THE PROBLEM:
All of the entries need to be written out again, exactly as they are.

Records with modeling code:
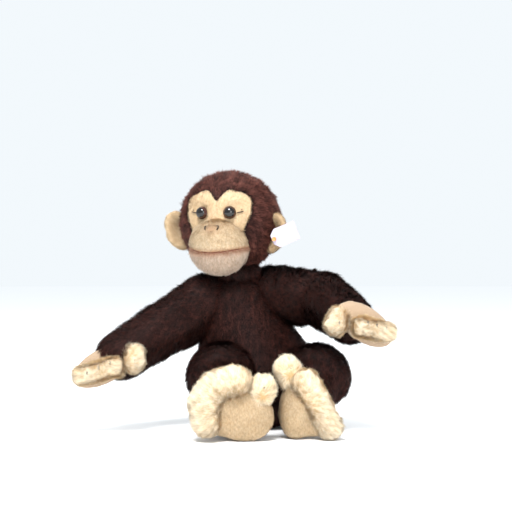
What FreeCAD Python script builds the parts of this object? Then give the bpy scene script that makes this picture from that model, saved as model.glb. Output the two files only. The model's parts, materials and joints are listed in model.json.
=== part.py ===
import FreeCAD, Part
import math
import os

# A stuffed chimpanzee, seated, in millimetres.  It looks along -Y, its left is
# +X, +Z is up, and the origin is the middle of the flat seat that it rests on.
# Every limb is a fabric sleeve over its own filling; a ball at the root of a
# limb sits in a hollow of the piece before it, so that the limb can turn.

Vector = FreeCAD.Vector
UP = Vector(0, 0, 1)
SIDES = {"right": -1, "left": 1}

CLOTH = 1.6            # plush backing with the roots of its pile
FILL_GAP = 0.15        # between pieces of one body that lie against each other
JOINT_GAP = 0.6        # between pieces of two bodies
ARM_STEP = 18.0        # degrees between the copies that cut a limb's path
LEG_STEP = 12.0
STEP_GROWTH = 0.15     # each copy is this much fatter, so that no two surfaces coincide
FAR = 400.0            # longer than the whole toy
BALL_SEAM = 30.0       # degrees from X at which an ellipsoid's faces meet, clear of what is cut from it

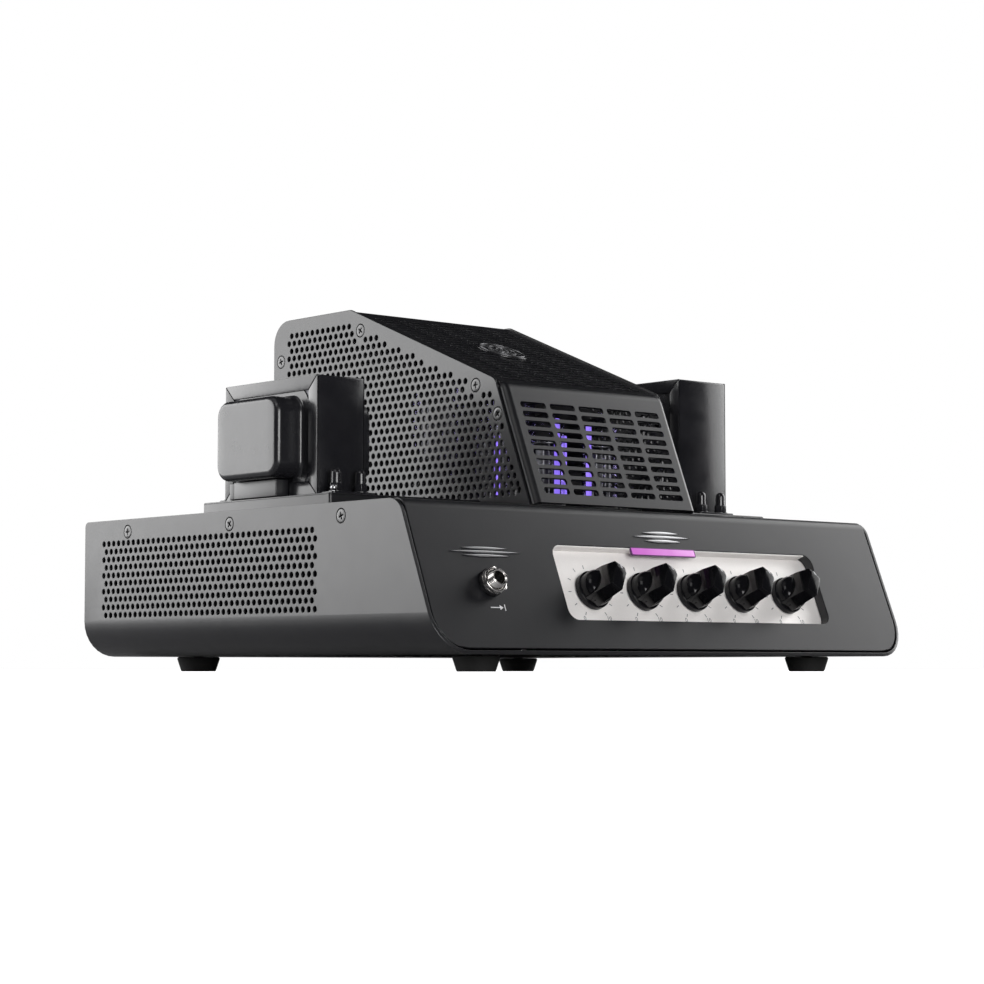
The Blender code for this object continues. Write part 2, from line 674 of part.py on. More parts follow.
def make_tray():
    """Shallow upturned tray that carries the transformers and the valve sockets."""
    low = DECK_TOP + GAP
    bm = pressed((-TRAY_HALF, TRAY_HALF), TRAY_Y, (low, TRAY_TOP))
    tray = add_object("transformer_tray", bm, BLACK_COAT)
    bm = bmesh.new()
    inside_y = (TRAY_Y[0] + SHEET, TRAY_Y[1] - SHEET)
    add_box(bm, around(0, TRAY_HALF - SHEET), inside_y, (low - MM, TRAY_TOP - SHEET))
    combine(tray, bm, "DIFFERENCE")
    bm = bmesh.new()
    for radius, places in ((PREAMP_SOCKET_RADIUS, PREAMP_VALVES),
                           (POWER_SOCKET_RADIUS, POWER_VALVES)):
        for place in places:
            add_prism(bm, circle(radius + 0.5 * MM, 16, place), TRAY_TOP - 3 * MM,
                      TRAY_TOP + MM)
    combine(tray, bm, "DIFFERENCE")


def make_socket_board():
    """Board under the tray with the five valve sockets soldered to it."""
    low = DECK_TOP + 2 * GAP
    bm = pressed(around(0, 56 * MM), (-57 * MM, 37 * MM), (low, low + BOARD_SHEET))
    board = add_object("valve_socket_board", bm, BOARD_GREEN)
    sockets = bmesh.new()
    for radius, places in ((PREAMP_SOCKET_RADIUS, PREAMP_VALVES),
                           (POWER_SOCKET_RADIUS, POWER_VALVES)):
        for place in places:
            add_prism(sockets, circle(radius, 16, place), low + MM, SOCKET_TOP)
    combine(board, sockets, "UNION")


def make_preamp_valve(name, place):
    base = SOCKET_TOP + GAP
    profile = [(0, base), (8.5 * MM, base), (10.2 * MM, base + 3 * MM),
               (10.2 * MM, base + 40 * MM), (8.6 * MM, base + 45 * MM),
               (4.0 * MM, base + 48 * MM), (1.4 * MM, base + 51 * MM), (0, base + 53 * MM)]
    bm = bmesh.new()
    add_turned(bm, profile, 16)
    valve = add_object(name, bm, GLASS, location=(*place, 0))
    smooth(valve, 50)


def make_power_valve(name, place):
    base = SOCKET_TOP + GAP
    profile = [(0, base), (16.0 * MM, base), (16.0 * MM, base + 14 * MM),
               (13.6 * MM, base + 15 * MM), (16.0 * MM, base + 30 * MM),
               (16.0 * MM, base + 62 * MM), (14.0 * MM, base + 70 * MM),
               (8.0 * MM, base + 76 * MM), (0, base + 78 * MM)]
    bm = bmesh.new()
    add_turned(bm, profile, 16)
    valve = add_object(name, bm, GLASS, location=(*place, 0))
    smooth(valve, 50)


# ---------------------------------------------------------------- transformers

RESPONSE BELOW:
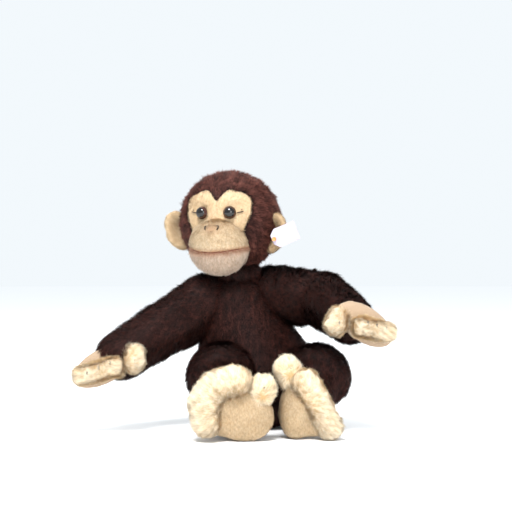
What FreeCAD Python script builds the parts of this object? Then give the bpy scene script that makes this picture from that model, saved as model.glb. Output the two files only. The model's parts, materials and joints are listed in model.json.
=== part.py ===
import FreeCAD, Part
import math
import os

# A stuffed chimpanzee, seated, in millimetres.  It looks along -Y, its left is
# +X, +Z is up, and the origin is the middle of the flat seat that it rests on.
# Every limb is a fabric sleeve over its own filling; a ball at the root of a
# limb sits in a hollow of the piece before it, so that the limb can turn.

Vector = FreeCAD.Vector
UP = Vector(0, 0, 1)
SIDES = {"right": -1, "left": 1}

CLOTH = 1.6            # plush backing with the roots of its pile
FILL_GAP = 0.15        # between pieces of one body that lie against each other
JOINT_GAP = 0.6        # between pieces of two bodies
ARM_STEP = 18.0        # degrees between the copies that cut a limb's path
LEG_STEP = 12.0
STEP_GROWTH = 0.15     # each copy is this much fatter, so that no two surfaces coincide
FAR = 400.0            # longer than the whole toy
BALL_SEAM = 30.0       # degrees from X at which an ellipsoid's faces meet, clear of what is cut from it

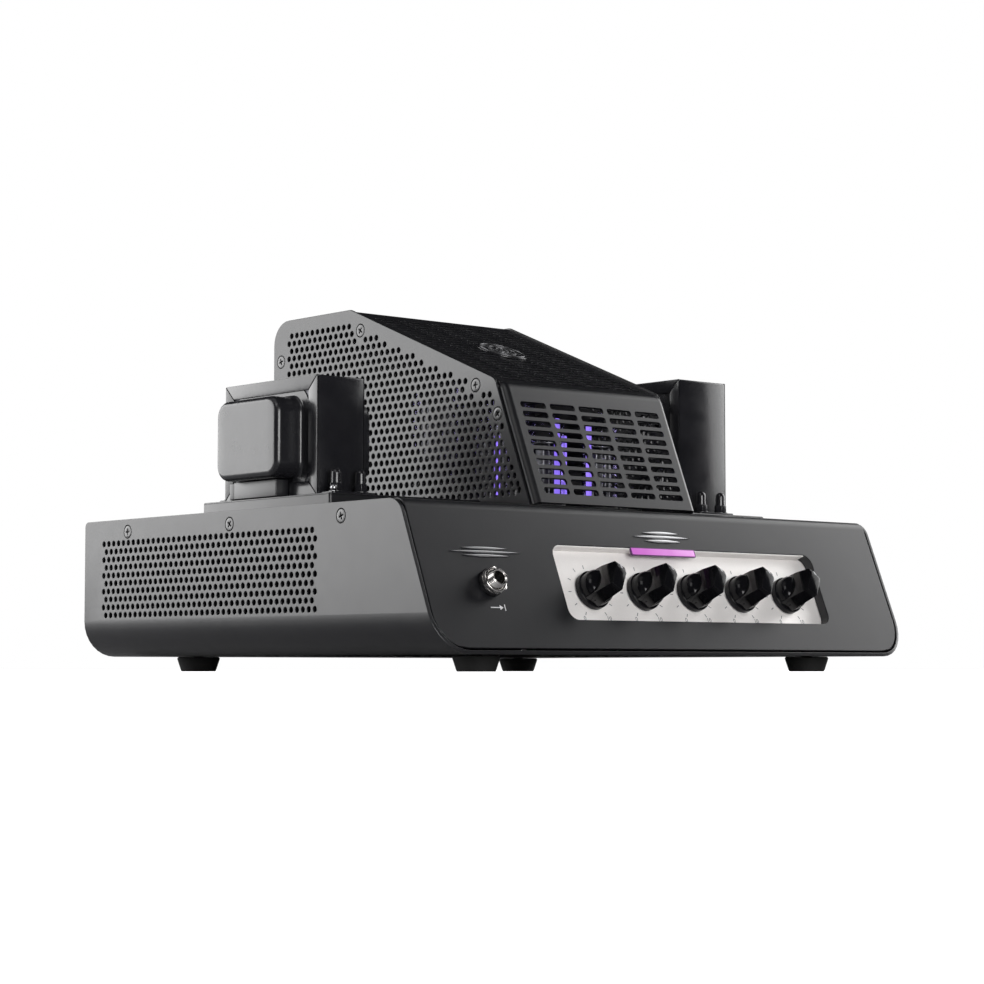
The Blender code for this object continues. Write part 2, from line 674 of part.py on. More parts follow.
def make_tray():
    """Shallow upturned tray that carries the transformers and the valve sockets."""
    low = DECK_TOP + GAP
    bm = pressed((-TRAY_HALF, TRAY_HALF), TRAY_Y, (low, TRAY_TOP))
    tray = add_object("transformer_tray", bm, BLACK_COAT)
    bm = bmesh.new()
    inside_y = (TRAY_Y[0] + SHEET, TRAY_Y[1] - SHEET)
    add_box(bm, around(0, TRAY_HALF - SHEET), inside_y, (low - MM, TRAY_TOP - SHEET))
    combine(tray, bm, "DIFFERENCE")
    bm = bmesh.new()
    for radius, places in ((PREAMP_SOCKET_RADIUS, PREAMP_VALVES),
                           (POWER_SOCKET_RADIUS, POWER_VALVES)):
        for place in places:
            add_prism(bm, circle(radius + 0.5 * MM, 16, place), TRAY_TOP - 3 * MM,
                      TRAY_TOP + MM)
    combine(tray, bm, "DIFFERENCE")


def make_socket_board():
    """Board under the tray with the five valve sockets soldered to it."""
    low = DECK_TOP + 2 * GAP
    bm = pressed(around(0, 56 * MM), (-57 * MM, 37 * MM), (low, low + BOARD_SHEET))
    board = add_object("valve_socket_board", bm, BOARD_GREEN)
    sockets = bmesh.new()
    for radius, places in ((PREAMP_SOCKET_RADIUS, PREAMP_VALVES),
                           (POWER_SOCKET_RADIUS, POWER_VALVES)):
        for place in places:
            add_prism(sockets, circle(radius, 16, place), low + MM, SOCKET_TOP)
    combine(board, sockets, "UNION")


def make_preamp_valve(name, place):
    base = SOCKET_TOP + GAP
    profile = [(0, base), (8.5 * MM, base), (10.2 * MM, base + 3 * MM),
               (10.2 * MM, base + 40 * MM), (8.6 * MM, base + 45 * MM),
               (4.0 * MM, base + 48 * MM), (1.4 * MM, base + 51 * MM), (0, base + 53 * MM)]
    bm = bmesh.new()
    add_turned(bm, profile, 16)
    valve = add_object(name, bm, GLASS, location=(*place, 0))
    smooth(valve, 50)


def make_power_valve(name, place):
    base = SOCKET_TOP + GAP
    profile = [(0, base), (16.0 * MM, base), (16.0 * MM, base + 14 * MM),
               (13.6 * MM, base + 15 * MM), (16.0 * MM, base + 30 * MM),
               (16.0 * MM, base + 62 * MM), (14.0 * MM, base + 70 * MM),
               (8.0 * MM, base + 76 * MM), (0, base + 78 * MM)]
    bm = bmesh.new()
    add_turned(bm, profile, 16)
    valve = add_object(name, bm, GLASS, location=(*place, 0))
    smooth(valve, 50)


# ---------------------------------------------------------------- transformers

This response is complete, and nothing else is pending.